0

I have 4 text file in which each file has a single column of data (~2000 lines in each file). What I am trying to do, is to compare all of the files, and determine what is the overlap between the different files. So, I would want to know what is in file1 but not the other 3 files, and what is in file2 but not in the other 3, what is in file1 and file2 only, etc. The ultimate goal is to make a venn diagram with 4 overlapping circles showing the various overlaps between the files.

I have been raking my brain trying to figure out how to do this. I have been playing with the comm and diff commands but am having trouble doing this with all of the files. Would anyone have any suggestions on how to do this?

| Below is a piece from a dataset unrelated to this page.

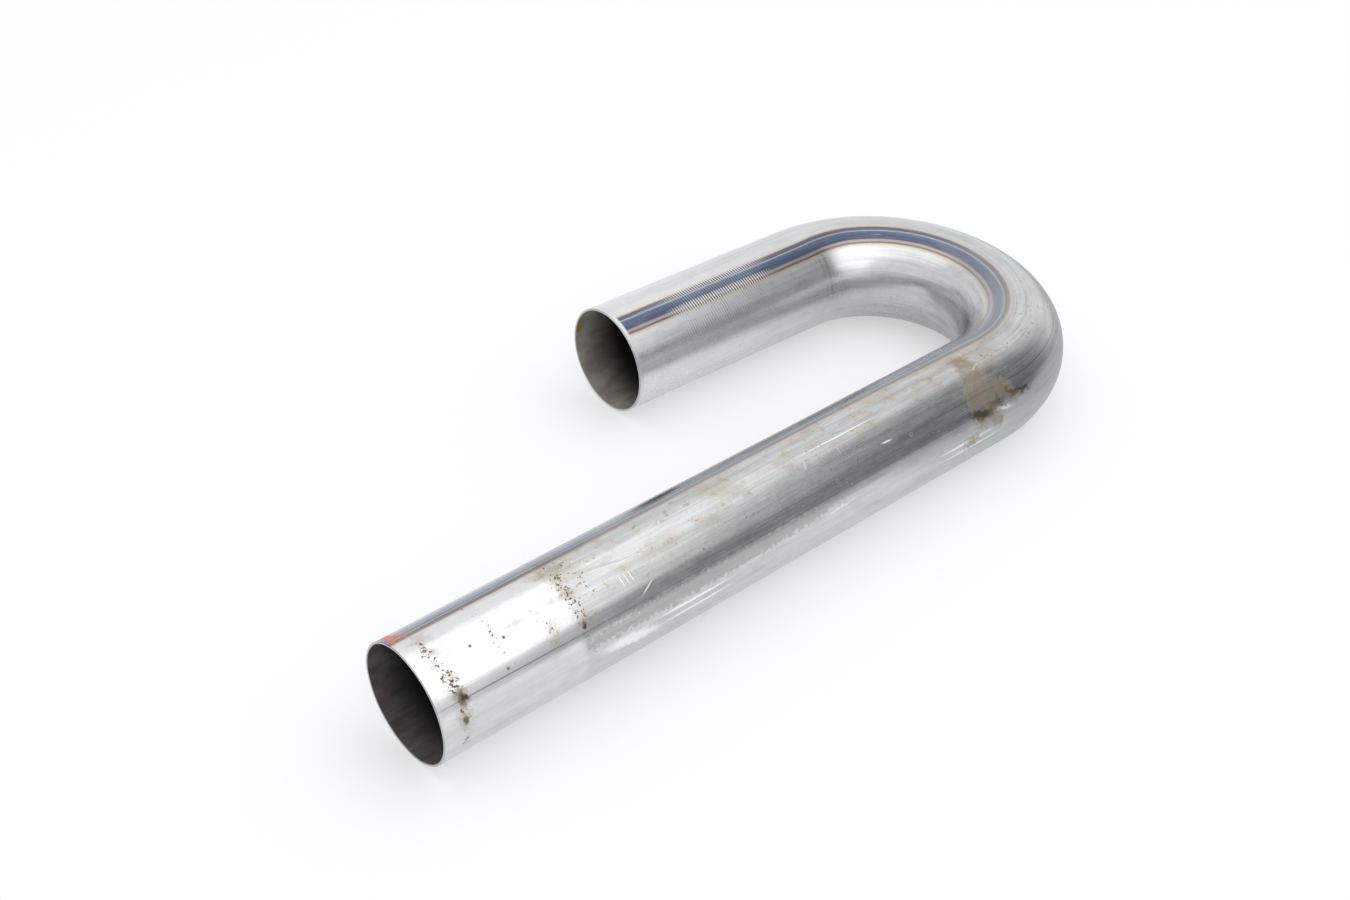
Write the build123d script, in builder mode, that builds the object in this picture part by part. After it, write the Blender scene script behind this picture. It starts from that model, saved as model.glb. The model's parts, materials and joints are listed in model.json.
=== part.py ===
from build123d import *
from math import cos, radians, sin
import os

# An exhaust J-bend. One length of seam-welded mild-steel tube is drawn round a die over a
# mandrel, through nearly half a turn, and sawn off with one long leg and one short leg.
# Nothing is joined to it, so it is one piece. It lies on its side, as it rests on a bench:
# the bend is flat, the long leg runs along X, and the bend is at the +X end.

# The tube before it was bent
tube_diameter = 63.5
wall_thickness = 1.25

# The bend and the legs, measured on the tube's centreline. The bend stops short of half a
# turn, because the tube springs back when the die lets go, so the legs spread a little.
bend_radius = 76.0
bend_angle = 178.2
long_leg_length = 394.5
short_leg_length = 151.0

# What bending does to the section. The outside of the bend stretches, so its wall thins and
# it is drawn in towards the centreline. The inside is squeezed, so its wall thickens.
outside_wall = 1.0
inside_wall = 1.65
outside_draw_in = 1.0

# Both come on over the first part of the bend and go again over the last part.
settling_angle = 16.0
settling_steps = 4

# Each side of an out-of-round section is a crown between two shoulders, all arcs, and this
# is how far the crown reaches to either side of the bend's own plane.
crown_half_angle = 45.0

# The sawn ends are brushed, which breaks the sharp edges of the cut.
edge_break = 0.3

# How far the bore's own solid runs past each sawn end before it is cut away
bore_overrun = 2.0

# Angles round the bend's centre, from +X: where each leg meets the bend
long_leg_angle = -90.0
short_leg_angle = long_leg_angle + bend_angle

# The part's box, seen from above with the bend's centre at zero. The short leg leans away
# from the long one by its spring-back, so the edge of its sawn end stands out furthest.
tube_radius = tube_diameter / 2
spring_back = radians(180 - bend_angle)
box_right = bend_radius + tube_radius - outside_draw_in
box_left = -long_leg_length
box_near = -bend_radius - tube_radius
box_far = (bend_radius + tube_radius) * cos(spring_back) + (
    short_leg_length - edge_break
) * sin(spring_back)

# The origin is the middle of that box, on the surface that the tube lies on.
bend_centre = Vector(-(box_left + box_right) / 2, -(box_near + box_far) / 2, tube_radius)
bend_axis = Axis(bend_centre, (0, 0, 1))


def section_plane(angle):
    """The plane that cuts the tube square at an angle round the bend, with x outwards."""
    outward = Vector(cos(radians(angle)), sin(radians(angle)), 0)
    along = Vector(-sin(radians(angle)), cos(radians(angle)), 0)
    return Plane(bend_centre + outward * bend_radius, x_dir=outward, z_dir=along)


def section(angle, half_height, inward_reach, outward_reach):
    """An outline of tangent arcs that reaches less far inwards and outwards than it is high."""
    half = radians(crown_half_angle)
    shoulder_turn = 90 - crown_half_angle
    with BuildSketch(section_plane(angle)) as outline:
        for facing, reach in ((0, outward_reach), (180, inward_reach)):
            flattening = (half_height - reach) / (cos(half) + sin(half) - 1)
            crown_radius = reach + flattening * cos(half)
            shoulder_radius = half_height - flattening * sin(half)
            shoulder_centre = half_height - shoulder_radius
            with BuildLine(Plane.XY.rotated((0, 0, facing))):
                CenterArc((0, -shoulder_centre), shoulder_radius, -90, shoulder_turn)
                CenterArc(
                    (reach - crown_radius, 0),
                    crown_radius,
                    -crown_half_angle,
                    2 * crown_half_angle,
                )
                CenterArc((0, shoulder_centre), shoulder_radius, crown_half_angle, shoulder_turn)
        make_face()
    return outline.sketch


def bent_solid(radius, inward_reach, outward_reach, overrun):
    """What one skin of the tube encloses: round in the legs, and in the bend out of round."""

    def settling_section(angle, share):
        ease = share * share * (3 - 2 * share)
        return section(
            angle,
            radius,
            radius + (inward_reach - radius) * ease,
            radius + (outward_reach - radius) * ease,
        )

    with BuildPart() as body:
        with BuildSketch(section_plane(long_leg_angle)):
            Circle(radius)
        extrude(amount=-long_leg_length - overrun)
        with BuildSketch(section_plane(short_leg_angle)):
            Circle(radius)
        extrude(amount=short_leg_length + overrun)

        # The middle of the bend keeps one section all the way round.
        add(section(long_leg_angle + settling_angle, radius, inward_reach, outward_reach))
        revolve(axis=bend_axis, revolution_arc=bend_angle - 2 * settling_angle)

        # Beside each leg the section settles from round into that one.
        shares = [step / settling_steps for step in range(settling_steps + 1)]
        with BuildLine(Plane(bend_centre)):
            CenterArc((0, 0), bend_radius, long_leg_angle, settling_angle)
        for share in shares:
            add(settling_section(long_leg_angle + settling_angle * share, share))
        sweep(multisection=True)
        with BuildLine(Plane(bend_centre)):
            CenterArc((0, 0), bend_radius, short_leg_angle - settling_angle, settling_angle)
        for share in reversed(shares):
            add(settling_section(short_leg_angle - settling_angle * share, share))
        sweep(multisection=True)
    return body.part


skin = bent_solid(tube_radius, tube_radius, tube_radius - outside_draw_in, 0)
bore_radius = tube_radius - wall_thickness
bore = bent_solid(
    bore_radius,
    tube_radius - inside_wall,
    tube_radius - outside_draw_in - outside_wall,
    bore_overrun,
)

with BuildPart() as j_bend_tube:
    add(skin)
    add(bore, mode=Mode.SUBTRACT)
    sawn_faces = j_bend_tube.faces().filter_by(GeomType.PLANE)
    chamfer(sawn_faces.edges(), edge_break)

j_bend_tube.part.label = "j_bend_tube"
os.makedirs("parts", exist_ok=True)
export_step(j_bend_tube.part, "parts/j_bend_tube.step")
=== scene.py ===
import json
from math import atan2, cos, degrees, pi, radians, sin

import bpy
from mathutils import Matrix, Vector


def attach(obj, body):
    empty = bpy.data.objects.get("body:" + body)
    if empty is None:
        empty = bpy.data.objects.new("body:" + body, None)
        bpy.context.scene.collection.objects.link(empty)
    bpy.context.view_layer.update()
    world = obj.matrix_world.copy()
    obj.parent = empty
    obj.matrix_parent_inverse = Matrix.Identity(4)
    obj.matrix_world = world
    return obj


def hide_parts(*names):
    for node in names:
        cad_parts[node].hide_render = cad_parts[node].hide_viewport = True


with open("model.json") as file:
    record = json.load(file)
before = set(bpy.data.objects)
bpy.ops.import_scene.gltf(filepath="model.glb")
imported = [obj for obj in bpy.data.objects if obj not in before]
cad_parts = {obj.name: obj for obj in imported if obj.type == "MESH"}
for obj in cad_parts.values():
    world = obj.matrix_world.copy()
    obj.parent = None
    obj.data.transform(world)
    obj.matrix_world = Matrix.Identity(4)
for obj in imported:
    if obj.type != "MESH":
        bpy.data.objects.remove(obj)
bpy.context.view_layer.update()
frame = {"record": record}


# The bent tube. One length of seam-welded mild-steel tube, drawn nearly half a turn round a die
# over a mandrel and sawn off square at both ends. Its size and place come from the frame's
# mounts, and its own skin is laid round the same path, with the small marks that bending leaves.
mounts = {mount["name"]: mount for mount in frame["record"]["mounts"]}
long_leg, short_leg = mounts["long_leg_outside"], mounts["short_leg_outside"]
tube_radius = long_leg["dims"]["r_mm"] / 1000
wall = tube_radius - mounts["long_leg_bore"]["dims"]["r_mm"] / 1000
edge_break = 0.0003


def leg_start(leg):
    """Where a straight leg leaves the bend."""
    half = leg["dims"]["length_mm"] / 2000
    return Vector(leg["pos_m"]) - Vector(leg["axis"]) * half


long_start, short_start = leg_start(long_leg), leg_start(short_leg)
spring_back = atan2(short_leg["axis"][1], -short_leg["axis"][0])
bend_angle = pi - spring_back
bend_radius = (short_start.y - long_start.y) / (1 + cos(spring_back))
bend_centre = long_start + Vector((0, bend_radius, 0))
long_length = long_leg["dims"]["length_mm"] / 1000 + edge_break
short_length = short_leg["dims"]["length_mm"] / 1000 + edge_break
bend_length = bend_radius * bend_angle
tube_length = long_length + bend_length + short_length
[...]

Thanks for any help or suggestions.

user1352084
  • 459
  • 3
  • 6
  • 13

1 Answers1

0

Assuming 4 files named a b c d

lines existing in file a but not in any of the others (I assume ^ is a char not used in any of the files):

for l in `cat a | sort | uniq`;do echo $l^`grep -c $l b c d`;done | grep 'b:0 c:0 d:0$' | cut -d\^ -f1

lines existing in all of them:

for l in `cat a | sort | uniq`;do echo $l^`grep -c $l b c d`;done | grep 'b:[1-9]* c:[1-9]* d:[1-9]*$' | cut -d\^ -f1

...